Once Lopez understands this about Ayers he becomes more creative, and hence more effective, in cajoling Ayers to try something new. It’s a great example of how you have to persistently adjust your approach until you find a way to get the people you’re trying to move in a new direction see how change is something they can and want to do, for themselves.
2. Ennoble your work through service.
In his heroic attempts to help the tragically crippled, majestically talented Ayers find a safer and more fruitful life, Lopez found inspiration. He realized previously untapped potential for meaning as well as a renewed sense of purpose — salvation, really — for his journalistic pursuits.
He became a greater and more influential writer, and he reported that his family life too was enriched as a result of his passionate commitment to supporting Ayers. By unselfishly heeding this call to serve through his work, the number of people who were compelled to help Lopez in his support of Ayers and others similarly afflicted multiplied rapidly.
I see this time and again, in organizations and groups of all sizes and types, in the US and around the world: The more you serve the needs of others, the more likely it is that you will find others supporting you, and the better you’ll feel about yourself.
3. Express what’s real to you.
One of Ayers’ former teachers is quoted in the book as saying that “if you put your very existence into it, your sensitivity and your humanity, it makes for a sound distinctly yours.” When you muster the will and the courage to do this — to find your voice and let it ring — people will respond to that sound. They will follow your lead.
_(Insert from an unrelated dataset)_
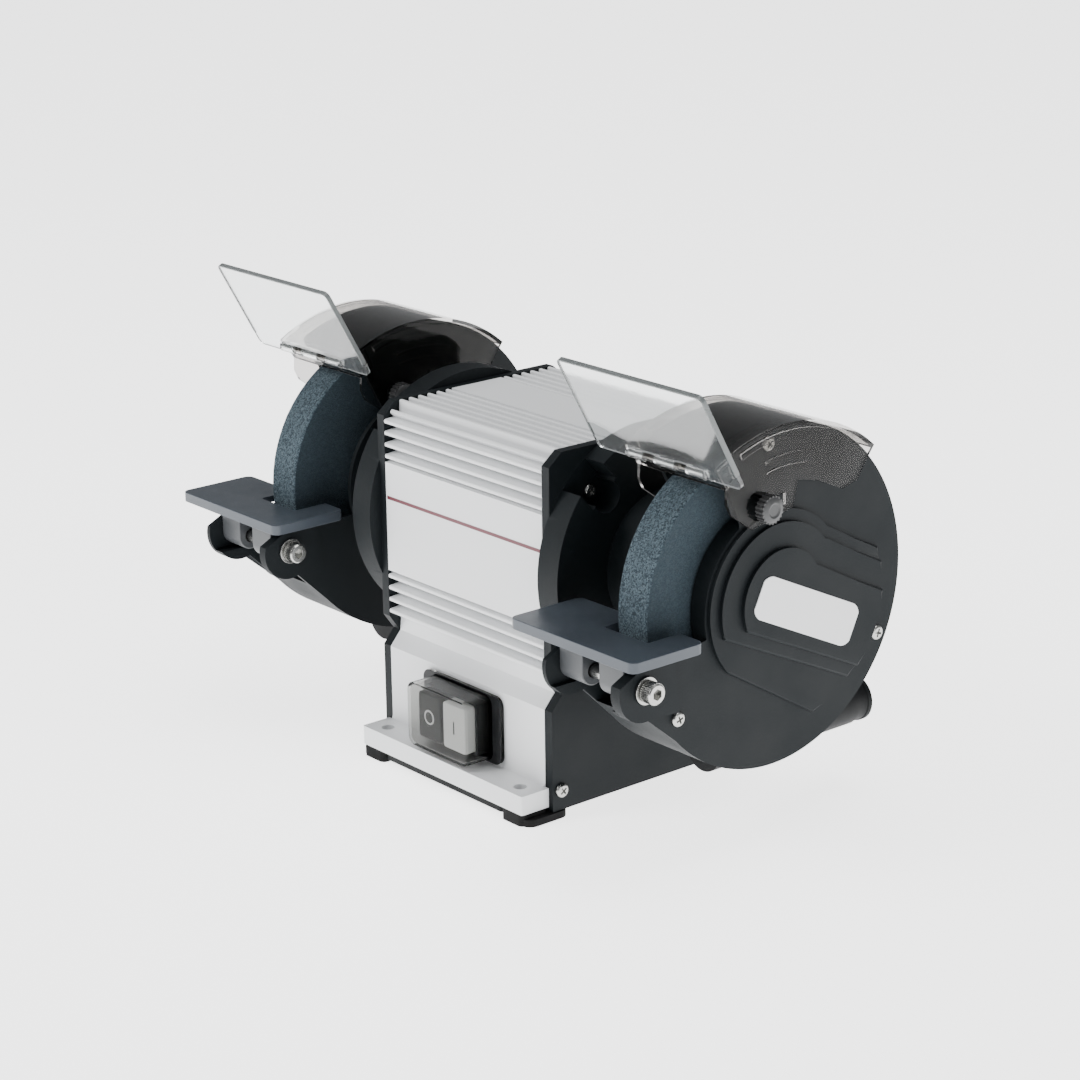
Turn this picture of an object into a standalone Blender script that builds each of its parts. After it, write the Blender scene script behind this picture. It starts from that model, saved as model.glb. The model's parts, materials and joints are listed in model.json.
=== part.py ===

Lopez’s grand insight was to feel the power of Ayers’ full immersion in his inner vision — his unabashed love for the music, his spiritual embrace of it — and to know that he, too, could aspire to his own such expression. Indeed, Lopez found it in this remarkable book, and its achievement is a wonderful demonstration of how the best and most important work we do springs from that which is deep inside.
Coda
Read the book. See the movie. Share your thoughts on its most important messages.
Lopez’s work inspires us to focus more attention on mental illness as a critical social and economic issue. Leaders in all sectors of society must increasingly be prepared to deal with its many ramifications. As one example, in a post last year I wrote about how the costs of mental illness are a greater health care problem than those of physical illness.
But the primary source of my motivation is that a member of my own family suffers from a similar syndrome as Ayers. I know firsthand what it’s like to feel the joys and sorrows of dearly loving someone who has immense native talent that’s inhibited by terrible anxieties, hallucinations, and depression. Let me direct you to an invaluable resource for useful information: the National Alliance on Mental Illness.